Critically appreciate “Sailing to Byzantium” / Consider “Sailing to Byzantium” as a quest poem.

“Sailing to Byzantium” is one of the most remarkable poems composed by W. B. Yeats. The poet’s own note about the poem helps us understand the central thought of the poem. “Describe Byzantium as it is in the system towards the end of the first Christian millennium: A walking mummy, flames at the street corners where the soul is purified, birds of hammered gold singing in the golden trees in the harbour, offering their backs to the wailing dead that they may carry them to paradise”.

    
The first stanza of the poem gives an account of a midnight in the city of Byzantium. The great hall of the cathedral of St. Sophia has announced the advent of midnight which is the best time for spiritual illumination. The cathedral dome is contemptuous of the ‘fury and the mire of human veins’. The second stanza of the poem deals with poet’s vision. Now the poet sees before him the figure of a man. Soon he realises that the figure is more of a shade than a man, and more of an image than a shade.
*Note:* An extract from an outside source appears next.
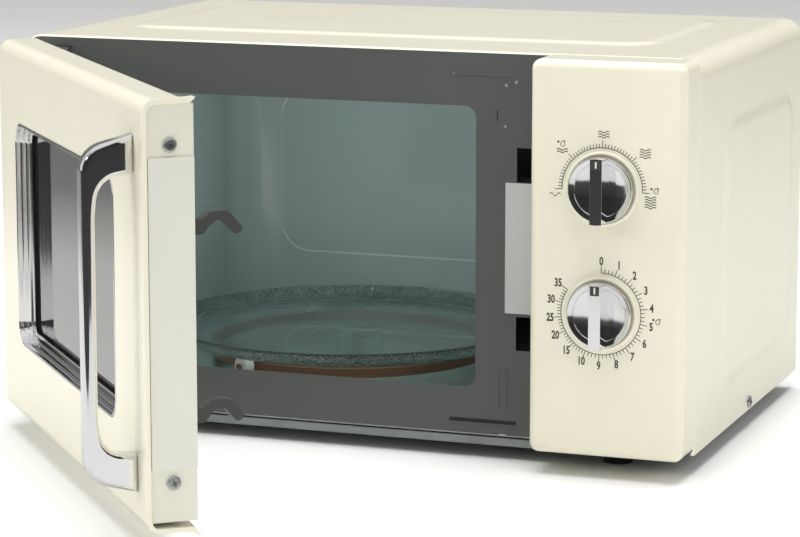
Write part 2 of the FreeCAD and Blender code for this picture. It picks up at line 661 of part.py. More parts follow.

The poet now describes a golden bird which is perched on the branch of a golden tree. It does not undergo any change nor does it suffer from weariness, fever and the fret of human beings. The poem rounds off with an account of Byzantium and its golden age because they spoke of a kind of unity and perfection. He saw, in the Byzantine culture, what he called the unity of being, a state in which art and life interpenetrated each other. His desire for Byzantium was the antidote for the ‘dissipation and despair’ that he found in the modern world.